To prepare for the random-numbers event in the contest, Dellis painstakingly pre-memorized a list of 999 people, each one associated with a number, action, and object. Number 124, for instance, might be Tiger Woods hitting a golf ball. Number 423 could be George Bush driving a limousine, and 858 could be Britney Spears singing in her underwear. When confronted with a list of random digits, Dellis breaks the string of numbers into chunks and translates them into composite images of people, actions, and objects, in that order, so that 124-423-858 would naturally bring to mind Tiger Woods driving in his underwear. (858-124-423, by contrast, would become Britney Spears hitting a limousine, and 423-858-124 would represent George Bush singing to a golf ball—you get it.) The possible combinations are nearly endless, which keeps the images fresh. As he works through a list of numbers and their resulting pictures, Dellis concentrates on placing the images chronologically in one of several memory palaces from his everyday life, so that when the time comes to regurgitate the list of numbers, he can simply envision walking through a familiar setting with these crazy scenes happening at intervals, and recite the random digits in accurate order. It takes practice to make the associations quickly—Dellis works at it for up to six hours per day—but the technique is basic.

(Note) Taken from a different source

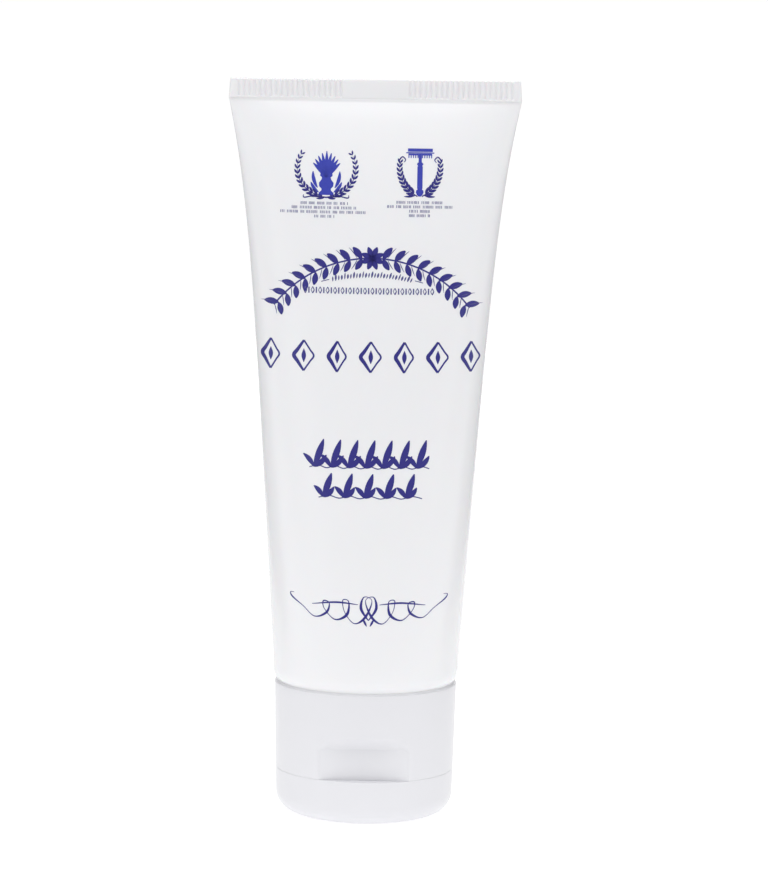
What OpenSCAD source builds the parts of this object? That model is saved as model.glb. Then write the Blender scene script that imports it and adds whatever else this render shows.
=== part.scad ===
// Squeeze tube of shaving cream that stands head-down on a flush flip-top cap.
// Origin: centre of the flat standing face. +Z runs up to the crimp, X runs along the crimp's
// width, -Y is the front with the thumb recess, and the lid's hinge is at the back, on +Y.

/* [Sleeve] */
// Outside diameter of the sleeve's round end
tube_d = 35; // [32:0.5:50]
// Length of the sleeve, from the seam above the cap to the end of the crimp
sleeve_len = 113.5; // [80:0.1:180]
// Thickness of the sleeve's plastic
sleeve_wall = 0.5; // [0.35:0.05:0.7]
// Radius of the curl where the sleeve turns in over the shoulder
curl_r = 4; // [2.5:0.1:5.5]

/* [Crimp] */
// Height of the heat-sealed crimp
crimp_h = 3.8; // [3:0.1:6]
// Thickness of the crimp over its ribs
crimp_t = 1.1; // [0.9:0.05:1.6]
// Distance from one rib to the next
rib_pitch = 1; // [0.7:0.05:2]
// Depth of the grooves between the ribs
rib_depth = 0.16; // [0.05:0.01:0.3]
// Width of the plain panel between the two runs of ribs
plain_w = 11.8; // [5:0.1:20]
// Plain edge left at each end of the crimp
rib_margin = 1.1; // [0.5:0.1:3]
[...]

The same method applies to memorizing a pack of cards; each card has been previously associated with a specific person, action, and object so that they can be vividly coded into a memory palace. The more outlandish, bizarre, and surprising an image is, the more likely you will remember it. Don’t just think of the TV set in your living room, in other words—imagine that it’s on fire, and oozing miniature unicorns, with George Bush slapping his underwear on top. This is exactly how Nelson Dellis was able to recite the order of a shuffled deck after
looking at it for only 63 seconds, and win the USA Memory Championship twice in a row. The power of association is strong in the human mind.